■ **WHAT YOU HAVE TO DO**
Using the data that follows, return exactly the lines from the one that contains "const dir = point(turned(side)" through the one that contains "before = set(bpy.data.objects)", ends included.

■ **SOURCE MATERIAL**
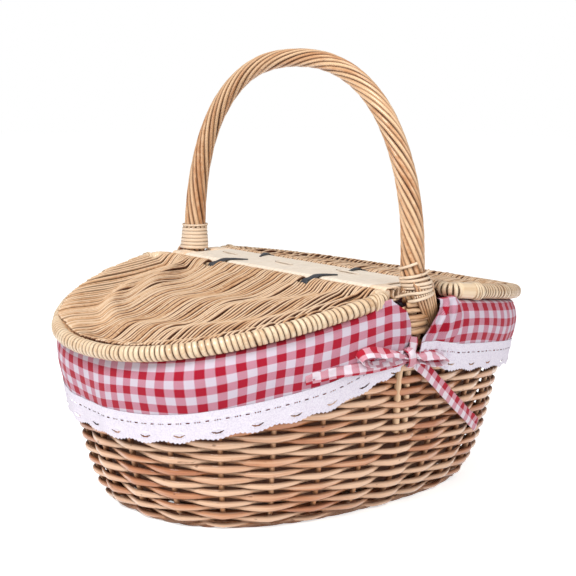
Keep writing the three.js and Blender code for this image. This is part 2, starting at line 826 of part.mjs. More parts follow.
function flapPoint(turn, drop, spread) {
  const rim = rimAt(turn);
  return wallPoint(turn, rim.z - drop, linerOut + spread);
}

{
  const turns = equalTurns(linerColumns, 0.5);
  const rows = [];
  const layer = (make) => rows.push(turns.map(make));
  const t = clothThickness;
  const floorRow = (inset) => layer((turn) => [
    wallPoint(turn, linerFloor, linerIn - inset),
    wallPoint(turn, linerFloor + t, linerIn - inset - t),
  ]);
  floorRow(linerFloorInset);
  floorRow(linerCornerInset);
  for (const part of [0.09, 0.3, 0.62]) {
    layer((turn) => {
      const z = linerFloor + (rimAt(turn).z - linerTop - linerFloor) * part;
      return [wallPoint(turn, z, linerIn), wallPoint(turn, z, linerIn - t)];
    });
  }
  layer((turn) => {
    const z = rimAt(turn).z - linerTop;
    return [wallPoint(turn, z, linerIn), wallPoint(turn, z, linerIn - t)];
  });
  const wrapRow = rows.length;
  const inner = borderRadius + clothGap;
  layer((turn) => {
    const z = rimAt(turn).z;
    return [wallPoint(turn, z, linerIn), wallPoint(turn, z, linerIn - t)];
  });
  layer((turn) => {
    const z = rimAt(turn).z + inner;
    return [wallPoint(turn, z, -1.8), wallPoint(turn, z + t, -2.4)];
  });
  layer((turn) => {
    const z = rimAt(turn).z + inner;
    return [wallPoint(turn, z, 1.8), wallPoint(turn, z + t, 2.4)];
  });
  layer((turn) => [flapPoint(turn, 0, 0), flapPoint(turn, 0, t)]);
  for (const part of [0.5, 1]) {
    layer((turn, k) => {
      const out = fold(k, linerColumns) * part;
      const drop = lids[Math.cos(turn) < 0 ? 0 : 1].hem * part;
      return [flapPoint(turn, drop, out), flapPoint(turn, drop, out + t)];
    });
  }
  const slit = (k) => k === linerColumns - 1 || k === linerColumns / 2 - 1;
  const points = [];
  const id = rows.map((row) => row.map(([under, over]) => {
    points.push(under, over);
    return [points.length - 2, points.length - 1];
  }));
  const index = [];
  const quad = (a, b, c, d) => index.push(a, b, c, a, c, d);
  const filled = (j, k) => j >= 0 && j < rows.length - 1 && !(j >= wrapRow - 1 && slit(k));
  for (let j = 0; j < rows.length - 1; j++) {
    for (let k = 0; k < linerColumns; k++) {
      if (!filled(j, k)) {
        continue;
      }
      const next = (k + 1) % linerColumns;
      const [a, b, c, d] = [id[j][k], id[j][next], id[j + 1][next], id[j + 1][k]];
      quad(a[0], b[0], c[0], d[0]);
      quad(a[1], d[1], c[1], b[1]);
      if (j > 0 && !filled(j - 1, k)) {
        quad(a[0], a[1], b[1], b[0]);
      }
      if (!filled(j + 1, k)) {
        quad(d[0], c[0], c[1], d[1]);
      }
      if (!filled(j, (k + linerColumns - 1) % linerColumns)) {
        quad(a[0], d[0], d[1], a[1]);
      }
      if (!filled(j, next)) {
        quad(b[0], b[1], c[1], c[0]);
      }
    }
  }
  for (const [layerIndex, z, way] of [[0, linerFloor, 1], [1, linerFloor + t, -1]]) {
    const middle = points.length;
    points.push(point(0, 0, z));
    for (let k = 0; k < linerColumns; k++) {
      const a = id[0][k][layerIndex];
      const b = id[0][(k + 1) % linerColumns][layerIndex];
      index.push(...(way > 0 ? [middle, b, a] : [middle, a, b]));
    }
  }
  add('liner', solid(points, index), 0xcf4a5e, 0.9);
}

// Lace: the trim sewn to the hem of each half of the liner
for (const lid of lids) {
  const turns = equalTurns(linerColumns, 0.5);
  const from = lid.sign < 0 ? 0 : linerColumns / 2;
  const count = linerColumns / 2 - 1;
  const hem = (part, drop, spread) => {
    const place = part * count;
    const k = from + Math.min(Math.floor(place), count - 1);
    const ends = [k, k + 1].map((c) => flapPoint(turns[c], drop, fold(c, linerColumns) + spread));
    return ends[0].lerp(ends[1], place - (k - from));
  };
  const steps = scallopCount * 2;
  const top = lid.hem + clothGap;
  const sections = range(steps + 1).map((i) => {
    const deep = top + laceWidth - (i % 2 ? 0 : scallopDepth);
    const part = i / steps;
    return [
      hem(part, top, 0), hem(part, top, laceThickness),
      hem(part, deep, laceThickness), hem(part, deep, 0),
    ];
  });
  add(`lace_${lid.name}`, loft(sections), 0xf2f0f6, 0.9);
}

// Bows: the liner's ribbons, tied at each foot of the handle
for (const [name, sign] of [['near', -1], ['far', 1]]) {
  const foot = (sign * Math.PI) / 2;
  const stand = linerOut + 2 * foldDepth + clothThickness + clothGap;
  const knot = wallPoint(foot, bowHeight, stand + bowKnotRadius);
  const turned = (side) => -sign * side;
  const onWall = (run, z, spread) => {
    const level = wallPoint(foot, z);
    const a = wallPoint(0, z, stand + spread).x;
    const b = wallPoint(foot, z, stand + spread).y;
    const y = b * (1 - Math.abs(run / a) ** outlineExponent) ** (1 / outlineExponent);
    return point(turned(run), y, level.z);
  };
  const pieces = [rod([
    knot.clone().add(point(-bowKnotRadius, 0, 0)),
    knot.clone().add(point(-bowKnotRadius / 2, 0, 0)),
    knot.clone().add(point(bowKnotRadius / 2, 0, 0)),
    knot.clone().add(point(bowKnotRadius, 0, 0)),
  ], (i) => bowKnotRadius * (i % 3 ? 1 : 0.6), 6)];
  const across = Z.clone().multiplyScalar(ribbonWidth / 2);
  for (const side of [-1, 1]) {
    const centres = range(9).map((i) => {
      const angle = (Math.PI * (30 + 37.5 * i)) / 180;
      const run = (bowLoopLength * (1 - Math.cos(angle))) / 2;
      const swell = 0.35 + (0.65 * run) / bowLoopLength;
      return onWall(side * run, bowHeight, bowKnotRadius + (bowLoopDepth / 2) * Math.sin(angle) * swell);
    });
    pieces.push(strand(centres.map((centre, i) => {
      const before = centres[Math.max(i - 1, 0)];
      const after = centres[Math.min(i + 1, centres.length - 1)];
      const along = after.clone().sub(before);
      const through = new THREE.Vector3().crossVectors(Z, along).setLength(ribbonThickness / 2);
      return { centre, across, through };
    })));
  }
  const tail = (side, run, drop) => {
    const stops = range(6).map((i) => {
      const part = i / 5;
      const z = bowHeight - drop * part ** 1.2;
      const centre = onWall(side * run * part, z, ribbonThickness / 2 + bowKnotRadius * (1 - part) ** 2);
      const down = Math.atan2(drop, run);
      const dir = point(turned(side) * Math.sin(down), 0, Math.cos(down));
      return {
        centre,
        across: dir.multiplyScalar(ribbonWidth / 2),
        through: Y.clone().multiplyScalar(ribbonThickness / 2),
      };
    });
    pieces.push(strand(stops));
  };
  tail(1, longTailRun, longTailDrop);
  tail(-1, shortTailLength, 6);
  add(`bow_${name}`, join(pieces), 0xd06070, 0.9);
}

export default parts;
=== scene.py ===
import math
import random

import bpy
import numpy as np
from mathutils import Matrix, Vector


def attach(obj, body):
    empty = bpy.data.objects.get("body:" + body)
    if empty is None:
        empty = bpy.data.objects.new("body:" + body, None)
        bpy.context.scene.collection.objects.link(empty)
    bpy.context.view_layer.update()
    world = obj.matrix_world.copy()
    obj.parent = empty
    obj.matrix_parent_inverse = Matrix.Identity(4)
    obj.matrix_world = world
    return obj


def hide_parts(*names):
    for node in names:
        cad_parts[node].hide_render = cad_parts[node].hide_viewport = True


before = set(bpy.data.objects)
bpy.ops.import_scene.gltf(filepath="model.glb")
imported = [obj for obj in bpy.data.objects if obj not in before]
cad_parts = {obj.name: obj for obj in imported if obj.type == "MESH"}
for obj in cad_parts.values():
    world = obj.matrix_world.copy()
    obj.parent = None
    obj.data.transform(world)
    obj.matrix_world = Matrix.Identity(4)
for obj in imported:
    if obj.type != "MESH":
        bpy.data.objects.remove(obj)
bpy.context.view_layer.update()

# Foot border. The stakes' ends are bent down and plaited into a thin rope that stands on the
# ground: four fine rods twist round each other, three plain rings lie inside them, and cut ends
# slant outward. Like the whole basket, it follows an oval mould that flares towards the rim.
MM = 0.001
upward = (0, 0, 1)
stake_count = 26
base_half_length = 149 * MM
base_half_width = 95 * MM
length_flare = 43 * MM
width_flare = 46.6 * MM
flare_height = 165 * MM
flare_exponent = 0.45
oval_exponent = 2.5


def rounded(value, exponent):
    """A cosine or sine, bent so that the circle it draws becomes a fuller oval."""
    return np.sign(value) * np.abs(value) ** (2 / exponent)


def mould_size(z):
    """The mould's half length and half width at a height."""
    rise = (z / flare_height) ** flare_exponent
    return base_half_length + length_flare * rise, base_half_width + width_flare * rise


def wall_point(turn, z, offset=0.0):
    """The middle of the wall at a turn round it and a height, moved outward by offset."""
    turn, z, offset = np.broadcast_arrays(np.asarray(turn, float), z, offset)
    half_length, half_width = mould_size(np.maximum(z, 0))
    return np.stack([(half_length + offset) * rounded(np.cos(turn), oval_exponent),
                     (half_width + offset) * rounded(np.sin(turn), oval_exponent),
                     z * np.ones_like(turn)], -1)


def unit(vectors):
    return vectors / np.maximum(np.linalg.norm(vectors, axis=-1, keepdims=True), 1e-12)


def walked(line):
    """How far along a line each of its points is."""
    return np.concatenate([[0], np.cumsum(np.linalg.norm(np.diff(line, axis=0), axis=1))])


girth_turns = np.linspace(0, 2 * np.pi, 2881) + np.pi / 2
girth_lengths = walked(wall_point(girth_turns, flare_height / 3))
girth = girth_lengths[-1]


def turn_at(share):
    """The turn at a share of the way round, in equal lengths from the handle's foot at +Y."""
    share = np.asarray(share, float)
    whole = np.floor(share)
    return np.interp((share - whole) * girth, girth_lengths, girth_turns) + whole * 2 * np.pi


def ease(value):
    value = np.clip(value, 0, 1)
    return value * value * (3 - 2 * value)


def smooth_noise(rng, count, knots, ring=True):
    """Values from -1 to 1 that wander along a strand."""
    values = [rng.uniform(-1, 1) for _ in range(knots)]
    values.append(values[0] if ring else rng.uniform(-1, 1))
    place = np.linspace(0, knots, count, endpoint=not ring)
    low = np.minimum(place.astype(int), knots - 1)
    part = ease(place - low)
    values = np.array(values)
    return values[low] * (1 - part) + values[low + 1] * part


def give(tree, socket, value):
    """Sets a socket to a number or a colour, or links it to what another node puts out."""
    if hasattr(value, "links"):
        tree.links.new(value, socket)
    else:
        socket.default_value = (*value, 1) if isinstance(value, tuple) else value


def sum_of(tree, kind, *values):
    node = tree.nodes.new("ShaderNodeMath")
    node.operation = kind
    for socket, value in zip(node.inputs, values):
        give(tree, socket, value)
    return node.outputs[0]


def between(tree, value, low, high):
    """0 up to low, 1 from high, and even between them."""
    node = tree.nodes.new("ShaderNodeMapRange")
    node.inputs["From Min"].default_value = low
    node.inputs["From Max"].default_value = high
    tree.links.new(value, node.inputs[0])
    return node.outputs[0]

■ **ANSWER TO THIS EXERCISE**
      const dir = point(turned(side) * Math.sin(down), 0, Math.cos(down));
      return {
        centre,
        across: dir.multiplyScalar(ribbonWidth / 2),
        through: Y.clone().multiplyScalar(ribbonThickness / 2),
      };
    });
    pieces.push(strand(stops));
  };
  tail(1, longTailRun, longTailDrop);
  tail(-1, shortTailLength, 6);
  add(`bow_${name}`, join(pieces), 0xd06070, 0.9);
}

export default parts;
=== scene.py ===
import math
import random

import bpy
import numpy as np
from mathutils import Matrix, Vector


def attach(obj, body):
    empty = bpy.data.objects.get("body:" + body)
    if empty is None:
        empty = bpy.data.objects.new("body:" + body, None)
        bpy.context.scene.collection.objects.link(empty)
    bpy.context.view_layer.update()
    world = obj.matrix_world.copy()
    obj.parent = empty
    obj.matrix_parent_inverse = Matrix.Identity(4)
    obj.matrix_world = world
    return obj


def hide_parts(*names):
    for node in names:
        cad_parts[node].hide_render = cad_parts[node].hide_viewport = True


before = set(bpy.data.objects)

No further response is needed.